School: Brown University
Professor: Harold Ward

ES201 Fall 2002 – Graduate Seminar Description

SUSTAINABILITY
Professor Harold Ward

Policies to improve or maintain the quality of the environment are often cast in terms of "sustainability." While we may find a precise definition of sustainability elusive, the general concept is appealing and its invocation sufficiently pervasive that it is worth our effort to investigate. Indeed, as this class begins, the World Summit on Sustainable Development is just concluding < http://www.johannesburgsummit.ory/ >, unfortunately, with only token participation by the U.S. In order to keep our enquiry grounded, we will attempt to apply the sustainability concept by working as partners with the Policy Office of the Rhode Island Senate to develop policies for Rhode Island to reduce greenhouse gas emissions arising from transportation. Rhode Island has just completed Phase I of its Greenhouse Gas Action Plan, and we will take as our study area the transportation policies identified in that plan.

3 September

In the first class we will discuss the Preface and Chapter One of Newman and Kenworthy's book: Sustainability and Cities: Overcoming Automobile Dependence (available at the Brown Bookstore). You should have read that selection and be prepared to discuss it. Please bring to class a list of two or three issues raised in this reading that you think should be discussed these could arise from questions for clarification of challenging concepts, a disagreement with the authors' analysis, or an interest in applying or extending their ideas.

5 September

We will discuss the transportation priorities identified in the Phase I Action Plan. Excerpts from the Plan are attached to this course description, and the entire final Phase I report and appendices can be found at: http://righg.raabassociates.org. We will focus particularly on Options 18 21 (which are discussed in the appendices starting at page 61). 1 suggest that you browse through the appendices, just to see what is there, and for an opportunity to brush up on your understanding of climate change issues. Again, bring to class a list of issues you would like to discuss.

9 and 10 September

At 4 pro on 9 September, Robert Kates will present a seminar on Sustainability Science, which you should all plan to attend. Bob will be in class with us on 10 September, and you should be prepared to discuss his talk with him and to seek his advice on the options for state level efforts to reduce carbon emissions.

12 September

We will return to a discussion of Options 18 21, with a goal to reach a level of understanding that will allow you to send me by e mail attachment by noon of 15 September a ranking of the options you would like to work on during the semester, as part of a team of two or three class members. I would prefer that you prepare this ranking as individuals, rather than as groups. You should explain your reasoning in forming your ranking with a short paragraph for each option. Ken Payne and Townsend Goddard from the RI Senate's Policy Office will join us for this class.

17 September

Before this class, I will prepare some suggested team assignments, and we will review them in that class. I will not attempt to plan subsequent classes now, because my experience is that we will better know what is needed after we have worked together for a couple of weeks. However, I anticipate that one of the classes in the week of 23 September will be devoted to team presentations of a work plan for their project.
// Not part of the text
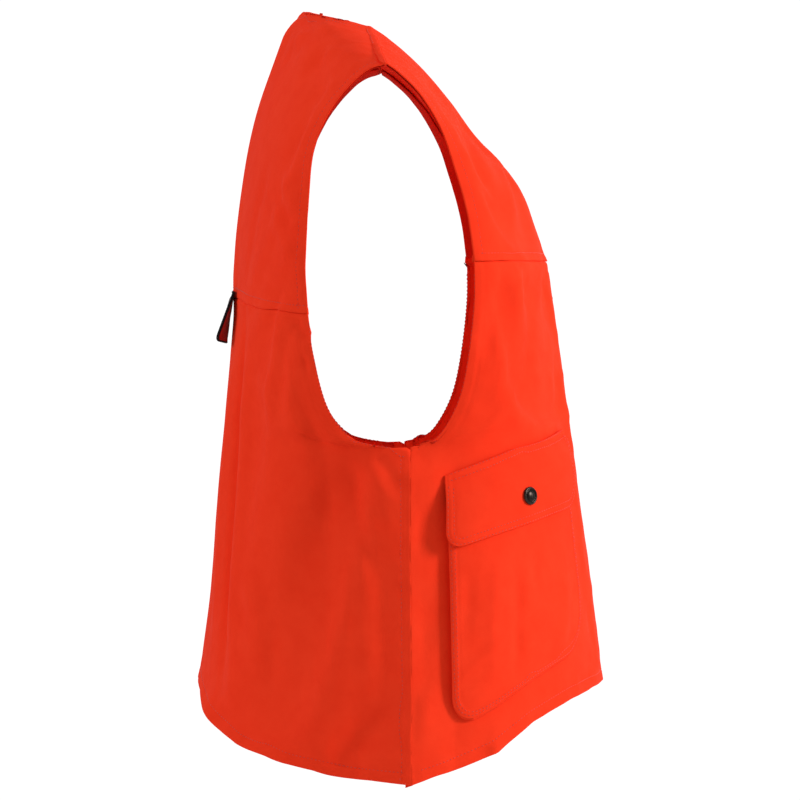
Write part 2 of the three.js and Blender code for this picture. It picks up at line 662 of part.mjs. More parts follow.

My role in the latter part of the course will be to meet with you individually and in teams, to serve as a consultant, to help you identify sources of information and to provide introductions. I do not expect you to know anything about the transportation issues in RI when you begin the course, and will do my best to help you get up to speed quickly in the area you select. Dan Weitz will assist in this class. He is in the second year of our Master's program, and having had the course last year, will be able to provide useful suggestions for how to approach a project course.

It is important that you understand from the beginning that this is a true seminar a place where we come together to learn from each other and from our readings and discussions not a class where you expect to receive information passively from a professor's lecture. What I have written here, the book I have selected and the websites I have identified will serve only as initial guides for our explorations. You are responsible for discovering materials more directly relevant to your own project and for sharing with others relevant information that you discover.

Communicating Throughout the Course

Since this seminar meets only twice each week, we will certainly need to communicate between class meetings we often cannot afford to wait several days for the answers to questions, and we will want to share results on a frequent basis. For that purpose, we will use e mail; you should check your mail at least daily, and preferably more frequently. My address is the standard Brown format: Harold_Ward {at} brown(.)edu. Dan may be reached at Daniel_Weitz {at} brown(.)edu.

Class Deliverables
I will ask you for team progress reports periodically through the semester. Until we know more about the conclusions you will reach and the recommendations you will make, it is premature to define the format of your final report. I can tell you that past classes have prepared Powerpoint presentations, websites and conventional hard copy reports. We will decide together what format best conveys your work to your audiences.

Evaluation

It is my responsibility to evaluate your performance in the course. To provide you with a rough guide for this evaluation, I will count approximately equally 1) your level of effort (including group efforts and assistance you have given to other class members), 2) your participation in class (judging both quality and quantity) and 3) the quality of your final products. In order for you to be evaluated fairly, you need to make certain that I am aware of efforts in category 1), since I will not always be able to observe these events directly. At the end of the semester, you will be asked for a self evaluation and for a candid evaluation of your team partner's work.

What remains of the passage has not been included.